Conclusion: The Logic of German Feudal Persistence

The persistence of feudalism in Germany was the result of historical contingency and structural logic. The Holy Roman Empire’s elective monarchy, aristocratic autonomy, and lack of fiscal centralization created a resilient feudal framework.

Where France and England built nation-states, Germany built a constitutional pluralism that endured for nearly a millennium. Its late unification was not the end of feudalism but its transformation into federalism.

Understanding this trajectory reminds us that Europe’s political modernity did not follow a single path. Germany’s “long Middle Ages,” far from being a sign of backwardness, reveal the diversity of Europe’s historical experience—one where feudalism adapted, survived, and ultimately evolved into new forms of governance.


Bibliography / Sources

  • Bloch, Marc. The Feudal Society. London: Routledge, 1939.

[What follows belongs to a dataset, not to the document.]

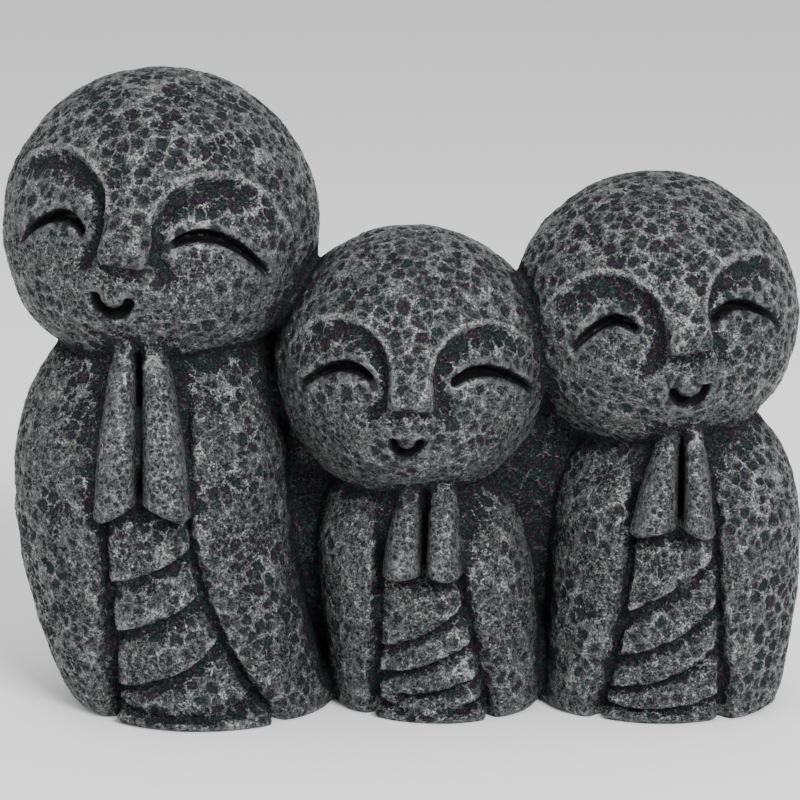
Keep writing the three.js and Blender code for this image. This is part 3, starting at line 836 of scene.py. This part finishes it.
# Dry-brushed pits: how much of the surface takes the silver, and the height of its ridges.
def pitGroup():
    tree = bpy.data.node_groups.new("dry-brushed pits", "ShaderNodeTree")
    tree.interface.new_socket("Vector", in_out="INPUT", socket_type="NodeSocketVector")
    for name in ("Cover", "Calm", "Coarse", "Edge"):
        tree.interface.new_socket(name, in_out="INPUT", socket_type="NodeSocketFloat")
    for name in ("Silver", "Crest", "Grain", "Height"):
        tree.interface.new_socket(name, in_out="OUTPUT", socket_type="NodeSocketFloat")
    given, made = addNode(tree, "NodeGroupInput"), addNode(tree, "NodeGroupOutput")
    vector, cover, calm, coarse, edge = given.outputs[:5]
    distance = ridgeDistance(tree, vector, coarse)

    # the net's edges broken by grain, and its cover uneven over the hand's width and over whole sides
    speck, patch, drift = [noiseOver(tree, vector, name) for name in ("speck", "patch", "drift")]
    broken = swayed(tree, distance, speck, lines["speck"])
    broken = swayed(tree, broken, patch, lines["patch"])
    drifted = swayed(tree, cover, drift, lines["drift"])
    drifted = mathNode(tree, "MULTIPLY", rampNode(tree, cover, *lines["start"]), drifted, clamp=True)
    powered = mathNode(tree, "POWER", drifted, lines["power"])
    limit = mathNode(tree, "MULTIPLY_ADD", powered, lines["width"], lines["offset"])
    low = mathNode(tree, "SUBTRACT", limit, lines["under"])
    high = mathNode(tree, "ADD", limit, lines["over"])
    silver = mathNode(tree, "SUBTRACT", 1, rampNode(tree, broken, low, high))
    crest = rampNode(tree, broken, *lines["crest"], 1, 0)
    crest = mathNode(tree, "MULTIPLY", crest, rampNode(tree, cover, *lines["crestCover"]))
    edge = rampNode(tree, swayed(tree, edge, speck, lines["edgeSpeck"]), *lines["edge"])
    crest = mathNode(tree, "MAXIMUM", crest, edge)
    silver = mathNode(tree, "MAXIMUM", silver, edge)
    height = rampNode(tree, distance, 0.0, pits["floorShare"], 1, 0)
    grainy = mathNode(tree, "MULTIPLY_ADD", speck, paint["grainHeight"] / paint["bump"], height)
    calmed = mathNode(tree, "MULTIPLY", grainy, mathNode(tree, "SUBTRACT", 1, calm))
    for value, socket in ((silver, "Silver"), (crest, "Crest"), (speck, "Grain"), (calmed, "Height")):
        tree.links.new(value, made.inputs[socket])
    return tree


def stoneMaterial():
    stone = bpy.data.materials.new("dry-brushed dark stone")
    stone.use_nodes = True
    tree = stone.node_tree
    shader = tree.nodes["Principled BSDF"]
    vector = addNode(tree, "ShaderNodeTexCoord").outputs["Object"]
    pitted = addNode(tree, "ShaderNodeGroup", node_tree=pitGroup())
    tree.links.new(vector, pitted.inputs["Vector"])
    attributes = {}
    for name in ("silver", "openness", "calm", "coarse", "edge"):
        attributes[name] = addNode(tree, "ShaderNodeAttribute", attribute_name=name).outputs["Fac"]
    for socket, name in (("Cover", "silver"), ("Calm", "calm"), ("Coarse", "coarse"), ("Edge", "edge")):
        tree.links.new(attributes[name], pitted.inputs[socket])
    grain, silver, isOpen = pitted.outputs["Grain"], pitted.outputs["Silver"], attributes["openness"]

    # the dark mix in the pits, tinted green and plum, with a little dust; painted shade darkens it in deep gaps
    # and slots
    hue = noiseOver(tree, vector, "tint")
    dark = mixColours(tree, rampNode(tree, hue, *blends["green"]), paint["base"], paint["green"])
    dark = mixColours(tree, rampNode(tree, hue, *blends["plum"]), dark, paint["plum"])
    dark = mixColours(tree, rampNode(tree, grain, *blends["dust"]), dark, paint["dust"])
    dark = mixColours(tree, rampNode(tree, isOpen, *blends["shadeBlack"]), paint["shadeBlack"], dark)

    # the silver, worn through in places and bright along the crests; painted shade dims it where the surface is
    # shut in
    light = mixColours(tree, rampNode(tree, grain, *blends["worn"]), paint["worn"], paint["silver"])
    light = mixColours(tree, pitted.outputs["Crest"], light, paint["bright"])
    shaded = mixColours(tree, blends["shadeShare"], light, paint["shadeBlack"])
    light = mixColours(tree, rampNode(tree, isOpen, *blends["shade"]), shaded, light)
    colour = mixColours(tree, silver, dark, light)

    # fine grain over both, but for the slots and rims
    level = rampNode(tree, noiseOver(tree, vector, "dots"), *blends["dots"], *blends["dotLevels"])
    colour = mixColours(tree, mathNode(tree, "SUBTRACT", 1, attributes["calm"]), colour, level, "MULTIPLY")
    tree.links.new(colour, shader.inputs["Base Color"])
    tree.links.new(rampNode(tree, silver, 0, 1, *paint["roughness"]), shader.inputs["Roughness"])
    tree.links.new(rampNode(tree, silver, 0, 1, *paint["metallic"]), shader.inputs["Metallic"])
    shader.inputs["Specular IOR Level"].default_value = paint["specular"]
    bump = addNode(tree, "ShaderNodeBump")
    bump.inputs["Distance"].default_value = paint["bump"] * mm
    bump.inputs["Strength"].default_value = 1
    tree.links.new(pitted.outputs["Height"], bump.inputs["Height"])
    tree.links.new(bump.outputs[0], shader.inputs["Normal"])
    return stone


trio.data.materials.clear()
trio.data.materials.append(stoneMaterial())
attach(trio, "root")
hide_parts("jizo_trio")
print("material made")


# Floor, light and camera.
studio = dict(
    floor=4.0, floorColour=(0.94, 0.94, 0.94, 1), floorRoughness=0.8,
    worldColour=(1, 1, 1, 1), worldStrength=0.85,
)
# each lamp: its place and the side of its square, in metres, then its power in watts
lamps = {
    "key": ((0.4, -0.9, 0.68), 0.4, 19),
    "fill": ((-0.9, -0.7, 0.5), 0.9, 3),
    "top": ((0.0, 0.1, 1.1), 0.8, 3),
}
shot = dict(distance=520, elevation=12, aim=(0, 0, 56.6), lens=122.67, sensor=36)


def makeFloor():
    half = studio["floor"] / 2
    mesh = bpy.data.meshes.new("floor")
    corners = [(-half, -half, 0), (half, -half, 0), (half, half, 0), (-half, half, 0)]
    mesh.from_pydata(corners, [], [(0, 1, 2, 3)])
    floor = bpy.data.objects.new("floor", mesh)
    bpy.context.scene.collection.objects.link(floor)
    finish = bpy.data.materials.new("pale floor")
    finish.use_nodes = True
    shader = finish.node_tree.nodes["Principled BSDF"]
    shader.inputs["Base Color"].default_value = studio["floorColour"]
    shader.inputs["Roughness"].default_value = studio["floorRoughness"]
    mesh.materials.append(finish)


def makeLights():
    middle = Vector((0, 0, shot["aim"][2] * mm))
    for name, (spot, side, power) in lamps.items():
        data = bpy.data.lights.new(name, "AREA")
        data.shape, data.size, data.energy = "SQUARE", side, power
        lamp = bpy.data.objects.new(name, data)
        lamp.location = spot
        lamp.rotation_euler = (middle - Vector(spot)).to_track_quat("-Z", "Y").to_euler()
        bpy.context.scene.collection.objects.link(lamp)
    world = bpy.data.worlds.new("pale room")
    world.use_nodes = True
    world.node_tree.nodes["Background"].inputs["Color"].default_value = studio["worldColour"]
    world.node_tree.nodes["Background"].inputs["Strength"].default_value = studio["worldStrength"]
    bpy.context.scene.world = world


def makeCamera():
    aim = (Vector(shot["aim"]) - rowMiddle) * mm
    tilt = math.radians(shot["elevation"])
    back = Vector((0, -math.cos(tilt), math.sin(tilt)))
    data = bpy.data.cameras.new("camera")
    data.lens, data.sensor_width = shot["lens"], shot["sensor"]
    camera = bpy.data.objects.new("camera", data)
    camera.location = aim + back * shot["distance"] * mm
    camera.rotation_euler = (-back).to_track_quat("-Z", "Y").to_euler()
    bpy.context.scene.collection.objects.link(camera)
    bpy.context.scene.camera = camera


makeFloor()
makeLights()
makeCamera()

print("scene made")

  • Weber, Max. Economy and Society. Tübingen: Mohr, 1922.

  • Anderson, Perry. Lineages of the Absolutist State. London: Verso, 1974.

  • Hintze, Otto. Staatsverfassung und Heeresverfassung. Leipzig, 1906.

  • Le Goff, Jacques. La civilisation de l’Occident médiéval. Paris: Arthaud, 1964.

  • Brunner, Otto. Land and Lordship in the Middle Ages. Chicago: University of Chicago Press, 1992.

  • Elliott, J.H. Imperial Spain: 1469–1716. London: Penguin, 1963.